Evidently when the fuel vaporizes in the fuel rail, the pressure regulator interprets this as low pressure in the rail and stops sending fuel back to the tank (this is how it regulates the pressure), and this in turn would stagnate the flow of fuel in the line and let it get even hotter.
But anyway, there is the possibility that the pump(s) are failing.
I would like to monitor the status of the pumps electrically, if there is a circuit that could be devised to do so and drive an activator light on the dash installed somewhere. Just detecting power to the pump is insufficient, as the pump could be receiving power but not running. So I'm looking for an electrical way to determine the status of the pump.

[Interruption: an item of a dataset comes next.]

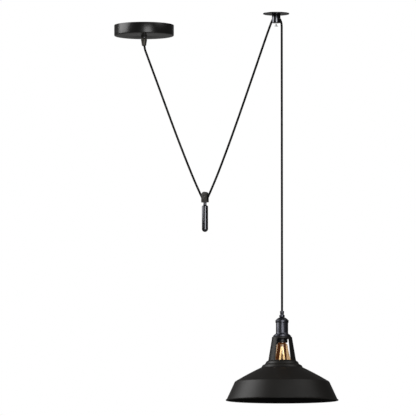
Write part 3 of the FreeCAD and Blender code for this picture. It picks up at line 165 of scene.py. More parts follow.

Obviously I can install pressure gauges or Hobbes switches, but I was hoping there was a way to directly monitor power to the pump and be able to infer if it is operating or not based on current draw. Note I do not want to use a Fluke meter or similar current meter - I want a permanent gauge-driving setup.
I am also considering installing vent louvers in the hood on either side of the hood. I considered putting louvers along the entire rear edge of the hood but the cabin air intake is in front of the windshield and I do not want to drive hot engine air directly into the cabin air intake. So, if I install the louvers they will be on the outboard rear edges of the hood.
I am also considering insulating the fuel rail in the engine compartment.
But, all of this is for nothing if the true problem is the fuel pumps themselves. Hence I would like to come up with an electrical way to monitor if they are running or not.
I'm probably just going to go ahead and replace the high pressure pump as well. The low-pressure in-tank pump burned up about 5 years ago, and I replaced it with an AirTex E2060S turbine pump. But when the OEM pump burned up it took out the inertial switch and the fuel pump relays - it is possible that it damaged the high pressure pump also. I did not even know this van had 2 fuel pumps until a couple of weeks ago.
So, there's the long and short of the story.